Here are some examples of common activities* that help deliver essential service 8.

Providing the environmental health workforce with lifelong learning opportunities through continuing education, job-related training, and mentoring to meet community needs for environmental public health services.

Building a culturally competent and diverse environmental health workforce and leadership reflective of the diversity of the community it serves.

Identifying and addressing gaps (for example, competencies, composition, demographics, size) in the environmental health workforce relative to the needs of the community they serve.

Establishing requirements for licensure, registration, and certification of the environmental health workforce for relevant areas of environmental public health services such as the requirement for the Registered Environmental Health Specialist/Registered Sanitarian (REHS/RS) credential.

These activities connect to PHAB standards.

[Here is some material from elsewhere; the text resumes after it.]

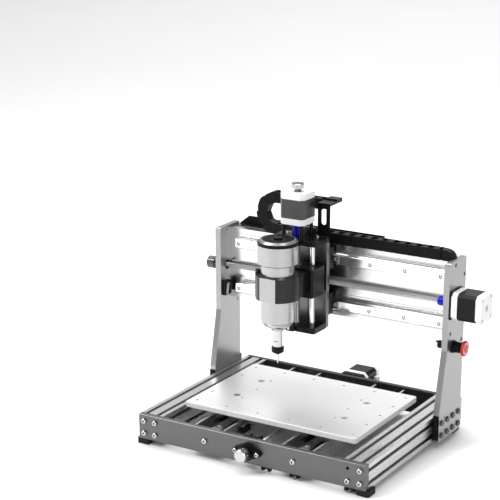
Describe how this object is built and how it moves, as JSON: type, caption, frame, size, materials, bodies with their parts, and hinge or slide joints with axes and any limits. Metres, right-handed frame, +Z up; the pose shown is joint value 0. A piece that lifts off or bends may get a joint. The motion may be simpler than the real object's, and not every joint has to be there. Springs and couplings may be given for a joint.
{
  "type": "cnc router",
  "caption": "Desktop CNC router: aluminium base with a sliding bed, fixed gantry beam on two uprights, and a screw-driven carriage with a Z unit holding a cylindrical spindle.",
  "frame": {"origin": "centre of the bounding box in plan, on the surface the rubber feet stand on", "axes": "+X to the right along the front plate, +Y to the rear, +Z up; rest state with the carriage left of the middle"},
  "size_m": [0.4952, 0.406, 0.3896],
  "materials": {
    "anodised_grey": "satin grey anodised plate",
    "dark_plate": "satin dark grey plate",
    "silver": "satin clear anodised extrusion",
    "bright": "satin machined",
    "steel": "ground steel",
    "black": "satin black painted",
    "black_alu": "satin black anodised",
    "back_plate": "satin dark grey anodised",
    "bright_screws": "nickel-plated screws",
    "black_plastic": "matt black plastic",
    "black_screws": "black oxide screws",
    "rubber": "matt",
    "white_cap": "satin white cast metal",
    "blue": "blue anodised",
    "red": "gloss red plastic",
    "brass": "turned",
    "chrome": "polished"
  },
  "bodies": {
    "frame": {"front_plate": "anodised_grey", "rear_plate": "dark_plate", "side_profiles": "silver", "support_channels": "silver", "bed_rails": "steel", "rail_screws": "bright_screws", "rubber_feet": "rubber", "black_trim": "black_plastic", "plate_screws": "bright_screws", "screw_bearings": "black_alu", "motor_spacers": "black_plastic", "fixed_motor_bodies": "black", "fixed_motor_caps": "white_cap", "limit_switches": "black_plastic", "upright_left": "anodised_grey", "upright_right": "anodised_grey", "upright_screws": "bright_screws", "gantry_beam": "silver", "beam_rails": "steel", "estop_housing": "black_plastic", "chain_guide": "black_plastic", "chain_run_low": "black_plastic"},
    "bed": {"bed_plate": "bright", "bed_blocks": "steel", "y_nut": "black_alu"},
    "x_carriage": {"carriage_plate": "back_plate", "carriage_screws": "bright_screws", "carriage_blocks": "black", "x_nut": "black_alu", "z_frame": "black_alu", "z_rods": "chrome", "z_motor_body": "black", "z_motor_caps": "white_cap", "z_limit_switch": "black_plastic", "chain_bracket": "black", "chain_run_high": "black_plastic"},
    "z_carriage": {"slide_block": "black_alu", "z_bushings": "brass", "spindle_clamp": "black_alu", "spindle_nose": "bright", "spindle_can": "bright", "spindle_ring": "black_plastic"},
    "spindle_rotor": {"spindle_shaft": "chrome", "collet_nut": "black_screws", "cutter": "chrome"},
    "x_screw": {"x_lead_screw": "steel", "x_coupling": "blue", "x_knob": "bright"},
    "y_screw": {"y_lead_screw": "steel", "y_knob": "bright"},
    "z_screw": {"z_lead_screw": "steel", "z_coupling": "blue", "z_knob": "chrome"},
    "estop_plunger": {"estop_plunger": "black_plastic"},
    "estop_head": {"estop_head": "red"},
    "x_lever": {"x_limit_lever": "steel"},
    "y_lever": {"y_limit_lever": "steel"},
    "z_lever": {"z_limit_lever": "steel"},
    "chain_bend_low": {"chain_bend_low": "black_plastic"},
    "chain_bend_high": {"chain_bend_high": "black_plastic"}
  },
  "joints": [
    {"name": "x_travel", "type": "slide", "parent": "frame", "child": "x_carriage", "axis": [1, 0, 0], "range_m": [-0.105, 0.183], "deforming": ["chain_run_low", "chain_run_high"]},
    {"name": "y_travel", "type": "slide", "parent": "frame", "child": "bed", "axis": [0, 1, 0], "range_m": [-0.083, 0.087]},
    {"name": "z_travel", "type": "slide", "parent": "x_carriage", "child": "z_carriage", "axis": [0, 0, 1], "range_m": [-0.045, 0.024]},
    {"name": "spindle_turn", "type": "hinge", "parent": "z_carriage", "child": "spindle_rotor", "pos_m": [-0.05245, -0.028, 0.15], "axis": [0, 0, 1], "continuous": true},
    {"name": "x_screw_turn", "type": "hinge", "parent": "frame", "child": "x_screw", "pos_m": [-0.01365, 0.0796, 0.2248], "axis": [1, 0, 0], "continuous": true},
    {"name": "y_screw_turn", "type": "hinge", "parent": "frame", "child": "y_screw", "pos_m": [-0.01365, -0.0175, 0.0295], "axis": [0, 1, 0], "continuous": true},
    {"name": "z_screw_turn", "type": "hinge", "parent": "x_carriage", "child": "z_screw", "pos_m": [-0.05245, 0.031, 0.25], "axis": [0, 0, 1], "continuous": true},
    {"name": "estop_press", "type": "slide", "parent": "frame", "child": "estop_plunger", "axis": [1, 0, 0], "range_m": [-0.004, 0], "stiffness_N_per_m": 300},
    {"name": "estop_twist", "type": "hinge", "parent": "estop_plunger", "child": "estop_head", "pos_m": [0.21135, 0.08, 0.155], "axis": [1, 0, 0], "range_deg": [0, 35], "stiffness_Nm_per_rad": 0.05},
    {"name": "x_switch_lever", "type": "hinge", "parent": "frame", "child": "x_lever", "pos_m": [-0.20515, 0.067, 0.1795], "axis": [0, 1, 0], "range_deg": [-6, 0], "stiffness_Nm_per_rad": 0.02},
    {"name": "y_switch_lever", "type": "hinge", "parent": "frame", "child": "y_lever", "pos_m": [-0.06065, -0.1195, 0.0391], "axis": [1, 0, 0], "range_deg": [-6, 0], "stiffness_Nm_per_rad": 0.02},
    {"name": "z_switch_lever", "type": "hinge", "parent": "x_carriage", "child": "z_lever", "pos_m": [-0.08945, 0.0415, 0.2897], "axis": [0, 1, 0], "range_deg": [-6, 0], "stiffness_Nm_per_rad": 0.02},
    {"name": "chain_low_shift", "type": "slide", "parent": "frame", "child": "chain_bend_low", "axis": [1, 0, 0], "range_m": [-0.0545, 0.0935]},
    {"name": "chain_high_shift", "type": "slide", "parent": "x_carriage", "child": "chain_bend_high", "axis": [1, 0, 0], "range_m": [-0.0935, 0.0545]}
  ],
  "couplings": [
    {"joint": "x_screw_turn", "follows": "x_travel", "rad_per_m": -785.4},
    {"joint": "y_screw_turn", "follows": "y_travel", "rad_per_m": -785.4},
    {"joint": "z_screw_turn", "follows": "z_travel", "rad_per_m": -785.4},
    {"joint": "chain_low_shift", "follows": "x_travel", "ratio": 0.5},
    {"joint": "chain_high_shift", "follows": "x_travel", "ratio": -0.5}
  ]
}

Environmental health programs also link to and support broader public health initiatives such as public health accreditation. Following are examples of activities that could contribute to accreditation by the Public Health Accreditation Board (PHAB). Completing these activities does not guarantee conformity to PHAB documentation requirements.

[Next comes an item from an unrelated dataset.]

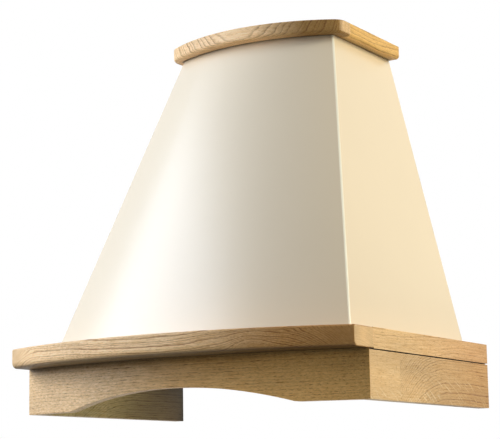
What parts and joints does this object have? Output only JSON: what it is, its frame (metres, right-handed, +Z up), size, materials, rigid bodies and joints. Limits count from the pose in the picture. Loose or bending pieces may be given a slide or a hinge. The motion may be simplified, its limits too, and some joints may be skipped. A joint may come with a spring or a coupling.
{
  "type": "dome cooker hood",
  "caption": "Wall-hung dome cooker hood: bowed sheet steel body between an oak crown and an arched oak apron, with filters, lamps, buttons, blower and duct collar.",
  "frame": {"origin": "centre of the four wall fixing holes, on the wall plane", "axes": "+X to the right seen from the front, +Y into the wall, +Z up"},
  "size_m": [0.6, 0.511, 0.6335],
  "materials": {
    "beech": "planed",
    "black_plastic": "matte",
    "button_plastic": "gloss",
    "capacitor_can": "plain",
    "fascia_plastic": "matte",
    "filter_aluminium": "satin",
    "filter_mesh": "woven mesh",
    "galvanised_steel": "galvanised",
    "housing_plastic": "matte",
    "impeller_plastic": "matte",
    "ivory_paint": "satin powder coat",
    "lamp_bezel": "satin chrome",
    "lamp_glass": "frosted",
    "lamp_housing": "plain",
    "motor_can": "black enamel",
    "oak": "satin lacquer",
    "pan_steel": "brushed",
    "spigot_plastic": "matte",
    "spring_steel": "plain",
    "zinc_steel": "zinc plated"
  },
  "bodies": {
    "hood": {"apron_dowels": "beech", "apron_front_board": "oak", "apron_glue_blocks": "beech", "apron_left_board": "oak", "apron_right_board": "oak", "back_panel": "galvanised_steel", "base_pan": "pan_steel", "blower_left_half": "housing_plastic", "blower_right_half": "housing_plastic", "blower_screws": "zinc_steel", "cable_gland": "black_plastic", "control_fascia": "fascia_plastic", "crown_dowels": "beech", "crown_front_rail": "oak", "crown_left_rail": "oak", "crown_right_rail": "oak", "crown_screws": "zinc_steel", "damper_pin": "zinc_steel", "dome_base_screws": "zinc_steel", "dome_front_panel": "ivory_paint", "dome_left_panel": "ivory_paint", "dome_right_panel": "ivory_paint", "hanger_plates": "galvanised_steel", "lamp_left_bezel": "lamp_bezel", "lamp_left_housing": "lamp_housing", "lamp_left_lens": "lamp_glass", "lamp_right_bezel": "lamp_bezel", "lamp_right_housing": "lamp_housing", "lamp_right_lens": "lamp_glass", "ledge_dowels": "beech", "ledge_front_rail": "oak", "ledge_left_rail": "oak", "ledge_right_rail": "oak", "motor": "motor_can", "motor_bracket": "galvanised_steel", "motor_bracket_screws": "zinc_steel", "motor_capacitor": "capacitor_can", "outlet_spigot": "spigot_plastic", "pan_screws": "zinc_steel", "spigot_screws": "zinc_steel", "switch_block": "black_plastic", "terminal_box": "black_plastic", "top_plate": "galvanised_steel"},
    "impeller": {"impeller": "impeller_plastic", "motor_shaft": "zinc_steel"},
    "damper_front": {"damper_front_flap": "spigot_plastic"},
    "damper_rear": {"damper_rear_flap": "spigot_plastic"},
    "filter_left": {"filter_left_frame": "filter_aluminium", "filter_left_mesh": "filter_mesh", "filter_left_pull": "spring_steel", "filter_left_clips": "spring_steel"},
    "filter_right": {"filter_right_frame": "filter_aluminium", "filter_right_mesh": "filter_mesh", "filter_right_pull": "spring_steel", "filter_right_clips": "spring_steel"},
    "button_1": {"push_button_1": "button_plastic"},
    "button_2": {"push_button_2": "button_plastic"},
    "button_3": {"push_button_3": "button_plastic"},
    "button_4": {"push_button_4": "button_plastic"},
    "button_5": {"push_button_5": "button_plastic"}
  },
  "joints": [
    {"name": "impeller_spin", "type": "hinge", "parent": "hood", "child": "impeller", "pos_m": [0, -0.178, -0.1], "axis": [1, 0, 0], "continuous": true},
    {"name": "damper_front_swing", "type": "hinge", "parent": "hood", "child": "damper_front", "pos_m": [0, -0.093, 0.1695], "axis": [-1, 0, 0], "range_deg": [0, 75]},
    {"name": "damper_rear_swing", "type": "hinge", "parent": "hood", "child": "damper_rear", "pos_m": [0, -0.093, 0.1695], "axis": [1, 0, 0], "range_deg": [0, 75]},
    {"name": "filter_left_drop", "type": "hinge", "parent": "hood", "child": "filter_left", "pos_m": [-0.11625, -0.027, -0.3535], "axis": [1, 0, 0], "range_deg": [0, 60]},
    {"name": "filter_right_drop", "type": "hinge", "parent": "hood", "child": "filter_right", "pos_m": [0.11625, -0.027, -0.3535], "axis": [1, 0, 0], "range_deg": [0, 60]},
    {"name": "button_1_press", "type": "slide", "parent": "hood", "child": "button_1", "axis": [0, 0, 1], "range_m": [0, 0.0025], "stiffness_N_per_m": 300, "springref_m": -0.003},
    {"name": "button_2_press", "type": "slide", "parent": "hood", "child": "button_2", "axis": [0, 0, 1], "range_m": [0, 0.0025], "stiffness_N_per_m": 300, "springref_m": -0.003},
    {"name": "button_3_press", "type": "slide", "parent": "hood", "child": "button_3", "axis": [0, 0, 1], "range_m": [0, 0.0025], "stiffness_N_per_m": 300, "springref_m": -0.003},
    {"name": "button_4_press", "type": "slide", "parent": "hood", "child": "button_4", "axis": [0, 0, 1], "range_m": [0, 0.0025], "stiffness_N_per_m": 300, "springref_m": -0.003},
    {"name": "button_5_press", "type": "slide", "parent": "hood", "child": "button_5", "axis": [0, 0, 1], "range_m": [0, 0.0025], "stiffness_N_per_m": 300, "springref_m": -0.003}
  ]
}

PHAB Standard 8.1: Encourage the development and recruitment of qualified public health workers

  • Participating in activities such as career fairs and guest lecture presentations to promote environmental public health as a career choice and promote work and internship opportunities to recruit talent from diverse backgrounds.
  • Developing a pipeline of future environmental health practitioners through relationships with academia, professional training programs, and schools that include Environmental Health Science programs.

PHAB Standard 8.2: Build a competent public health workforce and leadership that practices cultural humility.

  • Providing input to a health department-wide workforce development plan or develop an environmental health workforce development plan. Input could include assessment of capabilities of the environmental health workforce against environmental health competencies or implementation strategies to reach an optimal workforce to deliver environmental public health services.
  • Identifying, funding, and encouraging environmental health staff to participate in training and continuing education opportunities such as workshops, seminars, and conferences to strengthen skills and competencies for delivery of environmental health services and the changing needs of the population they serve. Training topics could include data analysis, project management, computer and information technology, and conflict resolution.
  • Providing learning and experience opportunities for leaders at all levels of environmental health practice through special projects, job rotations, mentoring, or one-on-one coaching.

More Information

*Examples are not exhaustive.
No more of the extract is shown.